One thing is clear. If Pakistan is to survive, army must be placed outside the turbulent arena of political conflict. The secession of East Pakistan made it abundantly clear that the Federation cannot survive except as a democratic state based on the principle of sovereignty of the people and supremacy of civilian rule. People are getting fed up with military rulers. The people of Pakistan have crossed the psychological barrier and overcome fear. They will resist if General Musharraf tries to perpetuate his rule through rigged elections or extra-constitutional measures. Now that members of the Bar, civil society and political activists have taken to the streets in defence of our core institutions, things will change. The statusquo will shift, dictatorship will crumble, and people will once again believe in the power of the powerless. The long nightmare will be over. It will be morning once again in Pakistan.
With the reinstatement of Chief Justice Iftikhar Mohammad Chaudhary, people have suddenly woken up as if from a deep slumber, and are demanding end to military rule and return to authentic, unadulterated democracy. Democracy, which all these years was in limbo, stalled, waiting for a strong breeze to carry it forward, is once again on the march in Pakistan. Islamabad had never witnessed such electrifying, intoxicating scenes Thousands of protestors - members of Bar in black coats and black ties, political party activists, members of civil society, all marching up and down the Constitution Avenue, flags flying and drums beating, is unprecedented in the history of Islamabad. This is not a sign of Pakistan’s decline or threatening doom. It is a sign of Pakistan’s vitality. It is evidence of a new beginning.

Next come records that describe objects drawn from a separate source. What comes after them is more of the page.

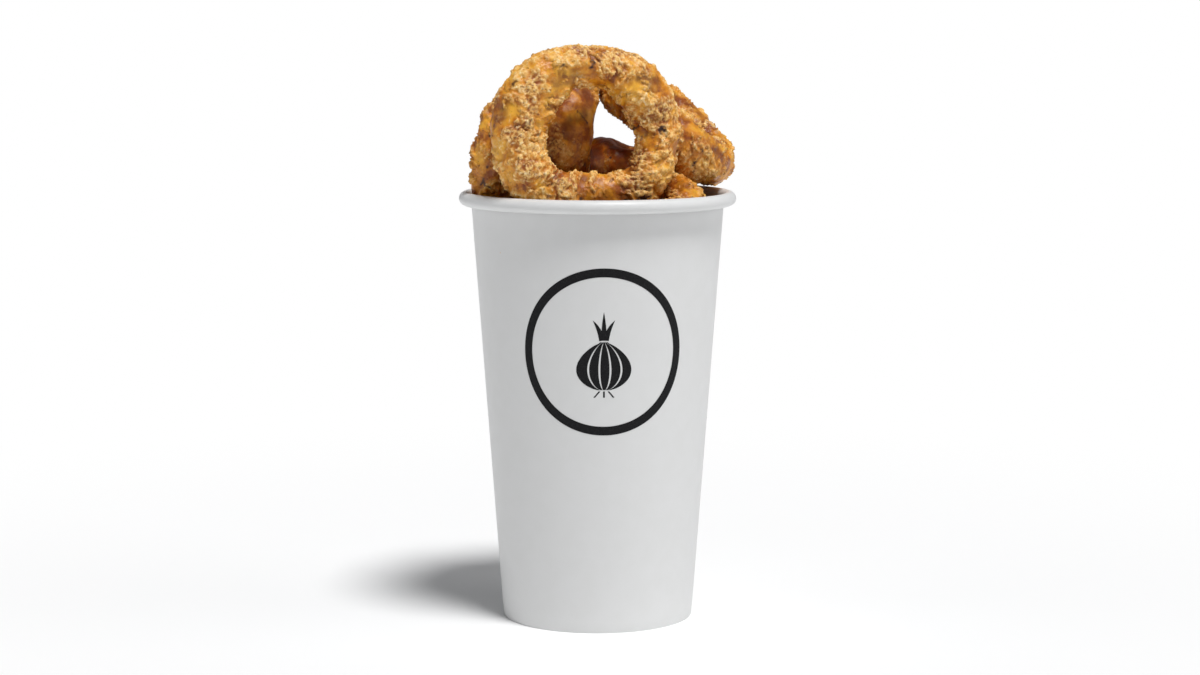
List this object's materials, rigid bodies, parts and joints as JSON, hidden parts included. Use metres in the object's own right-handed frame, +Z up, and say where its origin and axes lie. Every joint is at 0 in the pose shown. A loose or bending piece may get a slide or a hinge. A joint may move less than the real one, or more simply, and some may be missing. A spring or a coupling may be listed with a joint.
{
  "type": "onion rings side in a paper cup",
  "caption": "Tall white paper cup with a rolled rim, heaped with battered onion rings that stand up and lean on each other above the mouth.",
  "frame": {"origin": "on the cup axis at the surface the cup stands on", "axes": "+Z up along the cup axis, -Y towards the side with the round print, +X to that side's right"},
  "size_m": [0.091, 0.09, 0.1875],
  "materials": {
    "white_paper": "smooth coated white board",
    "base_paper": "smooth coated white board",
    "heap_crust": "fried batter",
    "ring_crust": "craggy fried batter"
  },
  "bodies": {
    "root": {"cup_wall": "white_paper", "cup_base": "base_paper", "ring_heap": "heap_crust", "ring_front": "ring_crust", "ring_left": "ring_crust", "ring_mid": "ring_crust", "ring_right": "ring_crust", "ring_low_back": "ring_crust", "ring_low_right": "ring_crust", "ring_low_left": "ring_crust", "ring_back_left": "ring_crust"}
  },
  "joints": []
}
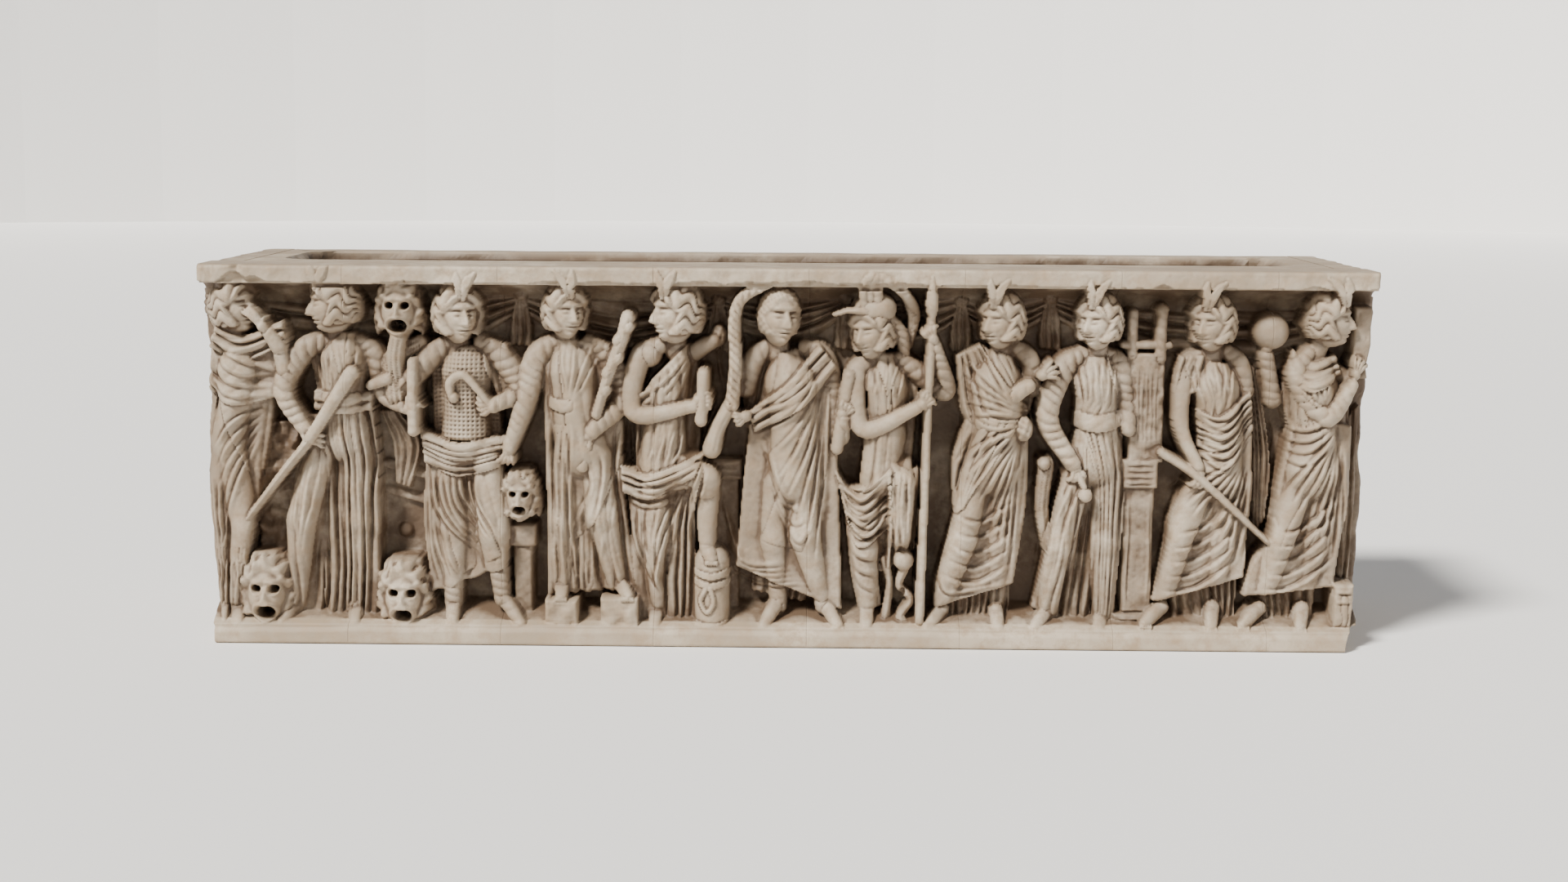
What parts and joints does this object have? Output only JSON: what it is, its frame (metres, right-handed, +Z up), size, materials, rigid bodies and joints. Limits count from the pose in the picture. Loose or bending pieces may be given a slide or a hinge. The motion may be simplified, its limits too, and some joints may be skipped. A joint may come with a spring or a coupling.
{
  "type": "marble sarcophagus chest",
  "caption": "Open stone burial chest without its lid; the front is a deep relief of standing draped figures, with masks and instruments, in front of a hung curtain.",
  "frame": {"origin": "middle of the underside, at the centre of the footprint", "axes": "+X along the chest's length, to the right as the carved front is seen; -Y out of the carved front; +Z up"},
  "size_m": [2.15, 0.56, 0.69],
  "materials": {
    "marble": "dry worn marble with warm brown soil in the recesses and a paler rim"
  },
  "bodies": {
    "root": {"chest": "marble"}
  },
  "joints": []
}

General Musharraf has painted himself into a corner. While he no longer has many true believers, he still has plenty of enablers in key positions - people who understand the folly of his actions, but refuse to do anything to stop him. It is not too late for General Musharraf to spare the country the trauma and himself the disgrace of another confrontation with the Supreme Court. There is a simple way out: he should announce that he will not contest the presidential election, seek forgiveness and depart.